Debemos añadir que la grandeza del teatro trágico fue sobre todo posible gracias a la obra de tres dramaturgos casi contemporáneos. En efecto, Esquilo nació el 525 a. J.C., Sófocles, el 496, y Eurípides el 480.
A pesar de ser muy distintos uno de otro, éstos contribuyeron en igual medida a la formación del teatro.
Si observamos el desarrollo de sus respectivas obras constataremos dos hechos; el primero es que a medida que avanzan en el tiempo, éstos tienden a aumentar el número de los actores que toman parte en la acción (Esquilo sólo disponía de dos actores: el protagonista y el deuteragonista —pero téngase presente que, gracias a la máscara, cada actor podía interpretar varios personajes—; Sófocles añadió un tercer actor); el segundo, que éstos acabaron por limitar cada vez más la parte correspondiente al coro.
Lo que además significa que la tragedia, a medida que se alejaba de su primitiva condición sacra, iba perdiendo algunas características simbólicas para adquirir otras realistas. Perdía solemnidad y rigidez para adquirir soltura, siendo éste un fenómeno que veremos repetirse —y no sólo en el teatro— cada vez que se pasa, de una forma siempre laboriosa, de un tipo de vida social a otro. Y diremos más, nada refleja tanto como el teatro los actos colectivos.
Por esto, a épocas corrompidas corresponde un teatro más o menos corrompido, a épocas de crisis siempre corresponderá un teatro de crisis, a épocas de esplendor siempre corresponderá un teatro de esplendores, etc. No en vano, como ya hemos repetido, entre las distintas formas de arte, el teatro es la que tiene caracteres colectivos más acentuados. Una herencia que en nuestro siglo recogerá el cine.

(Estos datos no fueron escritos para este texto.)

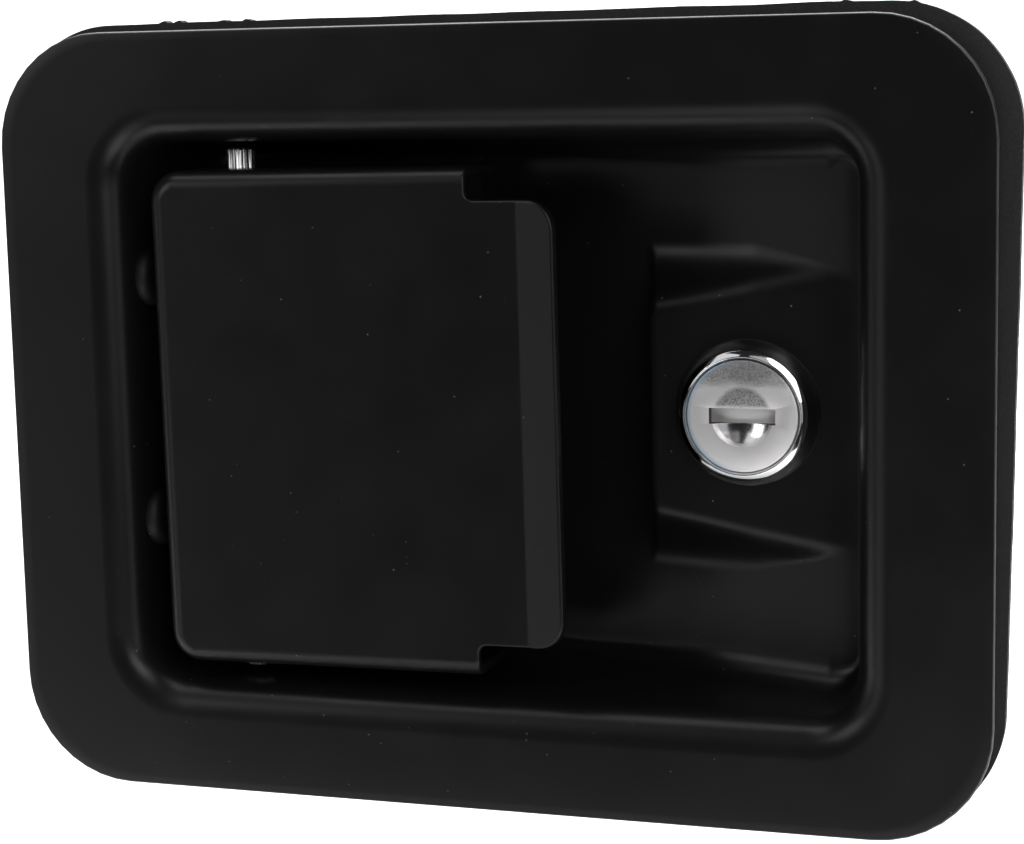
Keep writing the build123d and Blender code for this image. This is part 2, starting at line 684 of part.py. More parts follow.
def make_lock_washer():
    with BuildPart() as lock_washer:
        add(lock_disc(shelf_depth + sheet, washer_r, washer_thick))
        add(lock_disc(shelf_depth, barrel_r + lock_fit, barrel_r), mode=Mode.SUBTRACT)
    return lock_washer.part


def make_lock_nut():
    start = shelf_depth + sheet + washer_thick
    with BuildPart() as lock_nut:
        with BuildSketch(lock_plane(start)):
            RegularPolygon(nut_flats / 2, 6, major_radius=False, rotation=30)
            Circle(barrel_r, mode=Mode.SUBTRACT)
        extrude(amount=-nut_thick)
        add(bore(lock_plane(start), 0.98 * nut_flats / sqrt(3), 2 * nut_thick), mode=Mode.INTERSECT)
    return lock_nut.part


def make_lock_cam():
    """Cam on the plug's tail. It hangs down when unlocked and stands behind the bolt's tail when locked."""
    with BuildPart() as lock_cam:
        with BuildSketch(lock_plane(plug_end)):
            Circle(cam_hub_r)
            with Locations((0, -cam_reach + cam_tip_half / 2)):
                RectangleRounded(2 * cam_tip_half, cam_tip_half, 1.5)
            make_hull()
            Rectangle(2 * tail_half, 2 * tail_half, mode=Mode.SUBTRACT)
        extrude(amount=-cam_thick)
    return lock_cam.part


def make_cam_washer():
    with BuildPart() as cam_washer:
        add(lock_disc(plug_end + cam_thick, cam_washer_r, cam_washer_thick))
        add(lock_disc(plug_end, screw_r + lock_fit, barrel_r), mode=Mode.SUBTRACT)
    return cam_washer.part


def make_cam_screw():
    under_head = plug_end + cam_thick + cam_washer_thick
    with BuildPart() as cam_screw:
        add(lock_disc(screw_end, screw_r, under_head - screw_end))
        add(lock_disc(under_head, screw_head_r, screw_head_high))
        back_edge = cam_screw.edges().filter_by(GeomType.CIRCLE).sort_by(Axis.Y)[-1]
        fillet(back_edge, 0.5 * screw_head_high)
        with BuildSketch(lock_plane(under_head + 0.5 * screw_head_high)):
            Rectangle(0.8 * screw_head_r, 0.9)
            Rectangle(0.9, 0.8 * screw_head_r)
        extrude(amount=-screw_head_high, mode=Mode.SUBTRACT)
    return cam_screw.part


pieces = {
    "face_pan": make_face_pan(),
    "gasket": make_gasket(),
    "mounting_studs": make_mounting_studs(),
    "paddle": make_paddle(),
    "drive_lever": make_drive_lever(),
    "hinge_pin": make_hinge_pin(),
    "paddle_spring": make_paddle_spring(),
    "pivot_bracket": make_pivot_bracket(),
    "latch_bolt": make_latch_bolt(),
    "bolt_bracket": make_bolt_bracket(),
    "bolt_spring": make_bolt_spring(),
    "spring_guide": make_spring_guide(),
    "bracket_rivets": make_bracket_rivets(),
    "lock_housing": make_lock_housing(),
    "plug_cap": make_plug_cap(),
    "lock_plug": make_lock_plug(),
    "dust_shutter": make_dust_shutter(),
    "lock_washer": make_lock_washer(),
    "lock_nut": make_lock_nut(),
    "lock_cam": make_lock_cam(),
    "cam_washer": make_cam_washer(),
    "cam_screw": make_cam_screw(),
}
for index in range(wafer_count):
    pieces[f"wafer_{index + 1}"] = make_wafer(index)

os.makedirs("parts", exist_ok=True)
for name, piece in pieces.items():
    piece.label = name
    export_step(piece, f"parts/{name}.step")
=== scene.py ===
import json
import math
import random

import bmesh
import bpy
from mathutils import Matrix, Vector, noise


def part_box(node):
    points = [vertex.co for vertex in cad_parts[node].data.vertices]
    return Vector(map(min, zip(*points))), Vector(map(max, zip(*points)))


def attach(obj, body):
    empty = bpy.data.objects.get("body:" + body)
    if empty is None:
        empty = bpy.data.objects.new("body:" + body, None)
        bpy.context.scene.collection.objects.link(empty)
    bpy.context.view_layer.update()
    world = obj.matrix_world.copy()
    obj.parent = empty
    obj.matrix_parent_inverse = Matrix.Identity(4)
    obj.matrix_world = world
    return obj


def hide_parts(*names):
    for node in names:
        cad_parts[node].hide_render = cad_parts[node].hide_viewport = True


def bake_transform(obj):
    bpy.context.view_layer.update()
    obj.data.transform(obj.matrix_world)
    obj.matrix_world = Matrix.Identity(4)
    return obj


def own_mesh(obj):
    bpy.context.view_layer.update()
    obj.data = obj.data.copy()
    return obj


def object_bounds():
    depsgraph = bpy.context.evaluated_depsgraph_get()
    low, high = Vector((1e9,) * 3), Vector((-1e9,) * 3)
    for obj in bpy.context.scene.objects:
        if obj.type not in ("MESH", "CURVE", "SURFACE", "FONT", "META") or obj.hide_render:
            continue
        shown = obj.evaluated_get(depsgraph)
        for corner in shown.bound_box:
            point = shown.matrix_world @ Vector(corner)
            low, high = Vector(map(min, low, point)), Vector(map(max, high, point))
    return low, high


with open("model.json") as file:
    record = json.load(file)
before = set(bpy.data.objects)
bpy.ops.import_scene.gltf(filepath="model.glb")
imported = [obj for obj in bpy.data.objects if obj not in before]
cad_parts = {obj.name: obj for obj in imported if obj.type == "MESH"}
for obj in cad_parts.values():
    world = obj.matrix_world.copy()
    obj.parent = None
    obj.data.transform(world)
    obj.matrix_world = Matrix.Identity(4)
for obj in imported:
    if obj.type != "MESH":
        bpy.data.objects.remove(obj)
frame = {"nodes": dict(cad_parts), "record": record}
cadBox = [list(corner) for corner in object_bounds()]
mm = 0.001
hair = 0.01  # mm, tells one surface from the next
pole = 0.001  # mm, radius of a ring that welds into a point
weldReach = 0.002  # mm, points closer than this are joined
sliver = 0.0005  # mm, shorter edges are dissolved
random.seed(7)

plateLow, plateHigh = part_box("face_pan")
capLow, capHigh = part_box("plug_cap")
lockX = (capLow.x + capHigh.x) / 2 / mm
lockZ = (capLow.z + capHigh.z) / 2 / mm
front = plateLow.y / mm  # y of the face plate's front, in mm
print("frame loaded, face plate front at", round(front, 2), "mm")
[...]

Si hemos insistido en examinar los principales caracteres del teatro griego, es porque éstos, como ya hemos señalado, son la base de todo el teatro europeo y americano que se hará hasta nuestros días. Existen, esto es cierto, otras formas de representación cuyo origen es completamente distinto, siendo probable que las mismas se desarrollaran contemporáneamente e incluso antes que el teatro griego.
Tenemos, por ejemplo, un teatro chino, uno japonés, uno indio, como tenemos formas de teatro arcaico que han sobrevivido incluso dentro del progreso civil general, la mayor parte de veces incorporadas a los ritos religiosos.
De otros tipos de teatro (como el inca, el maya y el azteca) tenemos noticias demasiado vagas para que podamos penetrar en su auténtica naturaleza, que sin duda fue ampliamente épica y sacra.
De todas formas, se trata de cosas muy alejadas de nuestra concepción del teatro, a pesar de tener una raíz común (la acción y la palabra), y que sólo entran indirectamente en nuestro cuadro de conjunto, por lo que aquí sólo nos referiremos a dos caracteres comunes a todo el teatro que, por comodidad, llamaremos primitivo.
El primero es que al contrario de cuanto ocurre con el teatro griego y en sus derivaciones, la palabra no siempre forma un auténtico diálogo, limitándose preferentemente al grito, a la invocación o a la fórmula más o menos mágica; es decir, pretende procurar una emoción inmediata, a menudo ajena a toda consideración lógica.
El segundo, que en ellos es más fácil reconocer de inmediato determinados valores locales, o sea elementos folklóricos (trajes, objetos simbólicos, etc.), los cuales son más ricos y lujosos cuanto más cerca está la sociedad a que pertenecen de una forma mágica de entender la existencia.
Por ello, la danza, por ejemplo, es básica para entender los significados de la representación; la máscara se emplea con una función distinta de aquella que tuvo en el teatro griego, etc., etc.
Todos ellos son elementos que interesan más a la etnología que al estudio del auténtico teatro. Por el contrario, es del teatro griego del que partiremos para realizar un largo viaje que de autor en autor, y de siglo en siglo nos conducirá hasta nuestros días.